-- Dataset rows start --

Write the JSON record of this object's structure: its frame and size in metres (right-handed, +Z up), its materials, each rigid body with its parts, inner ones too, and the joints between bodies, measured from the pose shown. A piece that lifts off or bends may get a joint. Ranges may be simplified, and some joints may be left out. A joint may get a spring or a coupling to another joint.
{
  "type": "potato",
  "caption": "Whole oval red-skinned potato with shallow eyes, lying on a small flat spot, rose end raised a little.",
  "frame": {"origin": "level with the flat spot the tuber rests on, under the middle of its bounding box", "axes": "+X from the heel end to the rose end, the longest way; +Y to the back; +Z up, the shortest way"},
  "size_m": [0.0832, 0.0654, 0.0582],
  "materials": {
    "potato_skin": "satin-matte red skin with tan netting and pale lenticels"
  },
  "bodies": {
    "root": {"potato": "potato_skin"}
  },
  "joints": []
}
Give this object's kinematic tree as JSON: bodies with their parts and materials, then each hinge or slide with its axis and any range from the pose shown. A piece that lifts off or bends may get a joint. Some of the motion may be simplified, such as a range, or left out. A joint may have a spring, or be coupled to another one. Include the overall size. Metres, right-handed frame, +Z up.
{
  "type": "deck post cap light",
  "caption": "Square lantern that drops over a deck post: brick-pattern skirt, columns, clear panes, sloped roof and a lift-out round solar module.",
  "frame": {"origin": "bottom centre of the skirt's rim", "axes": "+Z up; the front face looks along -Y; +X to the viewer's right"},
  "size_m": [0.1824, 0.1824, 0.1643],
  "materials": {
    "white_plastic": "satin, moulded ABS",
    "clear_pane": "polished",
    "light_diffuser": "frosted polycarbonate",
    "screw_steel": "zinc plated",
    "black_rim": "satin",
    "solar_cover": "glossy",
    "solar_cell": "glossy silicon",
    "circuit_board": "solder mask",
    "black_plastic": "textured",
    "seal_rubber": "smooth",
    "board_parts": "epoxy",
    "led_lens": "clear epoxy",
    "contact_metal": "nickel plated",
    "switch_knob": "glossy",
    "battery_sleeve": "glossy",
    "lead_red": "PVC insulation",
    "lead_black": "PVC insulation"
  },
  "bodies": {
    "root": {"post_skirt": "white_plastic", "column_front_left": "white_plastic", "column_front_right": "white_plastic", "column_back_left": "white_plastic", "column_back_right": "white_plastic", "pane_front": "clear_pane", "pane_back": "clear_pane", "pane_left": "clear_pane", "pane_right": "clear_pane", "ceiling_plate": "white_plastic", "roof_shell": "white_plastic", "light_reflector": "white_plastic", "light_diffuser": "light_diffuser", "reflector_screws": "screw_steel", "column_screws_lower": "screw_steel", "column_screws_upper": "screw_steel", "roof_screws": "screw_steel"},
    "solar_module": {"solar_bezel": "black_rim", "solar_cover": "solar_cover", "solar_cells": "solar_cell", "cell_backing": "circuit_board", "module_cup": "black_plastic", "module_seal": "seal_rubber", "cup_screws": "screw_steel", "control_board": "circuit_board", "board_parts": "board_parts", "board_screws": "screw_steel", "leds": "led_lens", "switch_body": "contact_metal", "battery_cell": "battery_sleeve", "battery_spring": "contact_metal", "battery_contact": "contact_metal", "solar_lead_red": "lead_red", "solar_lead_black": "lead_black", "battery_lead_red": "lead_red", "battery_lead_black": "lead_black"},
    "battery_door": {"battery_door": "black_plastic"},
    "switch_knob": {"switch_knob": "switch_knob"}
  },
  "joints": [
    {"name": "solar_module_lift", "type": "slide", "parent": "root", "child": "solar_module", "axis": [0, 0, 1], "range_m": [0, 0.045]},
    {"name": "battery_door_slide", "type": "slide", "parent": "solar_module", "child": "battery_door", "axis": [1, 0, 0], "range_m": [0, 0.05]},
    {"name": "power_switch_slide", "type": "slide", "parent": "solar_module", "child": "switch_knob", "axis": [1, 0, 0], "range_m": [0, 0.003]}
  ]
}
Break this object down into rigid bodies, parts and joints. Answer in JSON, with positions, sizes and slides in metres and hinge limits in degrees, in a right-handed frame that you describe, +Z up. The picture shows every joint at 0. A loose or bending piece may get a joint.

-- Dataset rows end --

- [Do this] Go through the data and return every record exactly.

- [Full output]
Write the JSON record of this object's structure: its frame and size in metres (right-handed, +Z up), its materials, each rigid body with its parts, inner ones too, and the joints between bodies, measured from the pose shown. A piece that lifts off or bends may get a joint. Ranges may be simplified, and some joints may be left out. A joint may get a spring or a coupling to another joint.
{
  "type": "potato",
  "caption": "Whole oval red-skinned potato with shallow eyes, lying on a small flat spot, rose end raised a little.",
  "frame": {"origin": "level with the flat spot the tuber rests on, under the middle of its bounding box", "axes": "+X from the heel end to the rose end, the longest way; +Y to the back; +Z up, the shortest way"},
  "size_m": [0.0832, 0.0654, 0.0582],
  "materials": {
    "potato_skin": "satin-matte red skin with tan netting and pale lenticels"
  },
  "bodies": {
    "root": {"potato": "potato_skin"}
  },
  "joints": []
}
Give this object's kinematic tree as JSON: bodies with their parts and materials, then each hinge or slide with its axis and any range from the pose shown. A piece that lifts off or bends may get a joint. Some of the motion may be simplified, such as a range, or left out. A joint may have a spring, or be coupled to another one. Include the overall size. Metres, right-handed frame, +Z up.
{
  "type": "deck post cap light",
  "caption": "Square lantern that drops over a deck post: brick-pattern skirt, columns, clear panes, sloped roof and a lift-out round solar module.",
  "frame": {"origin": "bottom centre of the skirt's rim", "axes": "+Z up; the front face looks along -Y; +X to the viewer's right"},
  "size_m": [0.1824, 0.1824, 0.1643],
  "materials": {
    "white_plastic": "satin, moulded ABS",
    "clear_pane": "polished",
    "light_diffuser": "frosted polycarbonate",
    "screw_steel": "zinc plated",
    "black_rim": "satin",
    "solar_cover": "glossy",
    "solar_cell": "glossy silicon",
    "circuit_board": "solder mask",
    "black_plastic": "textured",
    "seal_rubber": "smooth",
    "board_parts": "epoxy",
    "led_lens": "clear epoxy",
    "contact_metal": "nickel plated",
    "switch_knob": "glossy",
    "battery_sleeve": "glossy",
    "lead_red": "PVC insulation",
    "lead_black": "PVC insulation"
  },
  "bodies": {
    "root": {"post_skirt": "white_plastic", "column_front_left": "white_plastic", "column_front_right": "white_plastic", "column_back_left": "white_plastic", "column_back_right": "white_plastic", "pane_front": "clear_pane", "pane_back": "clear_pane", "pane_left": "clear_pane", "pane_right": "clear_pane", "ceiling_plate": "white_plastic", "roof_shell": "white_plastic", "light_reflector": "white_plastic", "light_diffuser": "light_diffuser", "reflector_screws": "screw_steel", "column_screws_lower": "screw_steel", "column_screws_upper": "screw_steel", "roof_screws": "screw_steel"},
    "solar_module": {"solar_bezel": "black_rim", "solar_cover": "solar_cover", "solar_cells": "solar_cell", "cell_backing": "circuit_board", "module_cup": "black_plastic", "module_seal": "seal_rubber", "cup_screws": "screw_steel", "control_board": "circuit_board", "board_parts": "board_parts", "board_screws": "screw_steel", "leds": "led_lens", "switch_body": "contact_metal", "battery_cell": "battery_sleeve", "battery_spring": "contact_metal", "battery_contact": "contact_metal", "solar_lead_red": "lead_red", "solar_lead_black": "lead_black", "battery_lead_red": "lead_red", "battery_lead_black": "lead_black"},
    "battery_door": {"battery_door": "black_plastic"},
    "switch_knob": {"switch_knob": "switch_knob"}
  },
  "joints": [
    {"name": "solar_module_lift", "type": "slide", "parent": "root", "child": "solar_module", "axis": [0, 0, 1], "range_m": [0, 0.045]},
    {"name": "battery_door_slide", "type": "slide", "parent": "solar_module", "child": "battery_door", "axis": [1, 0, 0], "range_m": [0, 0.05]},
    {"name": "power_switch_slide", "type": "slide", "parent": "solar_module", "child": "switch_knob", "axis": [1, 0, 0], "range_m": [0, 0.003]}
  ]
}
Break this object down into rigid bodies, parts and joints. Answer in JSON, with positions, sizes and slides in metres and hinge limits in degrees, in a right-handed frame that you describe, +Z up. The picture shows every joint at 0. A loose or bending piece may get a joint.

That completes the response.